Task: Repeat the listing in full. Nothing may be added or left out.

:: Data section

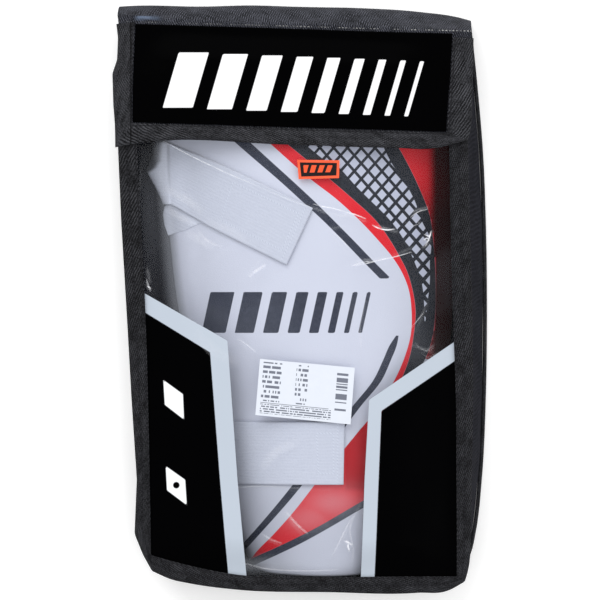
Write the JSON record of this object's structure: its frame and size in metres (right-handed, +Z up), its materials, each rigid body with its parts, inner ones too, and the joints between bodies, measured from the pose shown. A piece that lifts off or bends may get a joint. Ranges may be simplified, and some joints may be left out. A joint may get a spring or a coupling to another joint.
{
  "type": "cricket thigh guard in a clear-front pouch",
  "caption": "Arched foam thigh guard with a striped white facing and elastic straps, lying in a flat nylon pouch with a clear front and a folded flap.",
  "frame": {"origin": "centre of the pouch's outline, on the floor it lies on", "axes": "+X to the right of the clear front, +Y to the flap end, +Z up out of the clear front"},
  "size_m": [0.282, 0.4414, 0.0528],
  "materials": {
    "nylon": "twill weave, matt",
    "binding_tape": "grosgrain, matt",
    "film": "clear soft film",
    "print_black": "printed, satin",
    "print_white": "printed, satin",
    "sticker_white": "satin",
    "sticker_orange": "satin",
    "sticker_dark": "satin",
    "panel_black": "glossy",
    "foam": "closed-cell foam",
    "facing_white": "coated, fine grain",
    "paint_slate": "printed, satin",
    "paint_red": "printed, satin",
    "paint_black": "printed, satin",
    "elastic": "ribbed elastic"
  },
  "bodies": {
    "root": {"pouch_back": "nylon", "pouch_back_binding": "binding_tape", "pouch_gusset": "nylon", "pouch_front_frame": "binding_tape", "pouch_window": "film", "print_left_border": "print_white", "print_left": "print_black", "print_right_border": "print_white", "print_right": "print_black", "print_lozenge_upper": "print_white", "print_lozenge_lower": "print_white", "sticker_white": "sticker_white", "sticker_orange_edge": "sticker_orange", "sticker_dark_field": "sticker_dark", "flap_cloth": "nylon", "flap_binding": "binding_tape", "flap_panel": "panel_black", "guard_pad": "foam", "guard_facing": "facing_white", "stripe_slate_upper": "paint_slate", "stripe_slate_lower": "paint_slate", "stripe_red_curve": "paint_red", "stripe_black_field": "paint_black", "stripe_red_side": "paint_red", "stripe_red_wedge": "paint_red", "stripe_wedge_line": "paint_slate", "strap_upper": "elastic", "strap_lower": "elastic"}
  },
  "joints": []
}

::::

Response to the exercise:
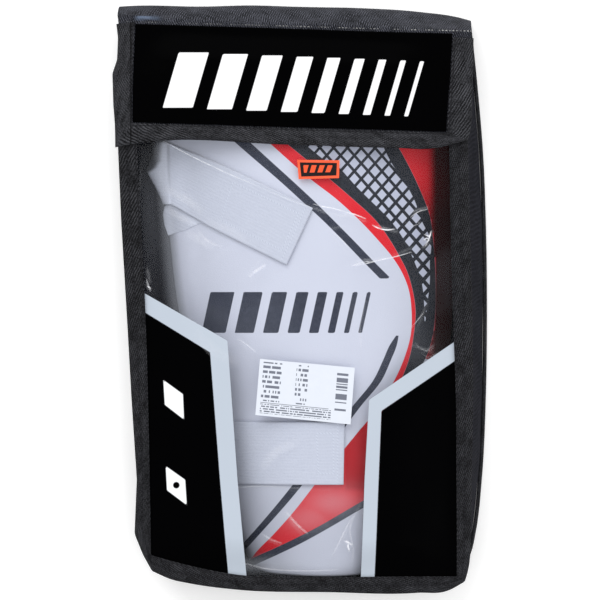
Write the JSON record of this object's structure: its frame and size in metres (right-handed, +Z up), its materials, each rigid body with its parts, inner ones too, and the joints between bodies, measured from the pose shown. A piece that lifts off or bends may get a joint. Ranges may be simplified, and some joints may be left out. A joint may get a spring or a coupling to another joint.
{
  "type": "cricket thigh guard in a clear-front pouch",
  "caption": "Arched foam thigh guard with a striped white facing and elastic straps, lying in a flat nylon pouch with a clear front and a folded flap.",
  "frame": {"origin": "centre of the pouch's outline, on the floor it lies on", "axes": "+X to the right of the clear front, +Y to the flap end, +Z up out of the clear front"},
  "size_m": [0.282, 0.4414, 0.0528],
  "materials": {
    "nylon": "twill weave, matt",
    "binding_tape": "grosgrain, matt",
    "film": "clear soft film",
    "print_black": "printed, satin",
    "print_white": "printed, satin",
    "sticker_white": "satin",
    "sticker_orange": "satin",
    "sticker_dark": "satin",
    "panel_black": "glossy",
    "foam": "closed-cell foam",
    "facing_white": "coated, fine grain",
    "paint_slate": "printed, satin",
    "paint_red": "printed, satin",
    "paint_black": "printed, satin",
    "elastic": "ribbed elastic"
  },
  "bodies": {
    "root": {"pouch_back": "nylon", "pouch_back_binding": "binding_tape", "pouch_gusset": "nylon", "pouch_front_frame": "binding_tape", "pouch_window": "film", "print_left_border": "print_white", "print_left": "print_black", "print_right_border": "print_white", "print_right": "print_black", "print_lozenge_upper": "print_white", "print_lozenge_lower": "print_white", "sticker_white": "sticker_white", "sticker_orange_edge": "sticker_orange", "sticker_dark_field": "sticker_dark", "flap_cloth": "nylon", "flap_binding": "binding_tape", "flap_panel": "panel_black", "guard_pad": "foam", "guard_facing": "facing_white", "stripe_slate_upper": "paint_slate", "stripe_slate_lower": "paint_slate", "stripe_red_curve": "paint_red", "stripe_black_field": "paint_black", "stripe_red_side": "paint_red", "stripe_red_wedge": "paint_red", "stripe_wedge_line": "paint_slate", "strap_upper": "elastic", "strap_lower": "elastic"}
  },
  "joints": []
}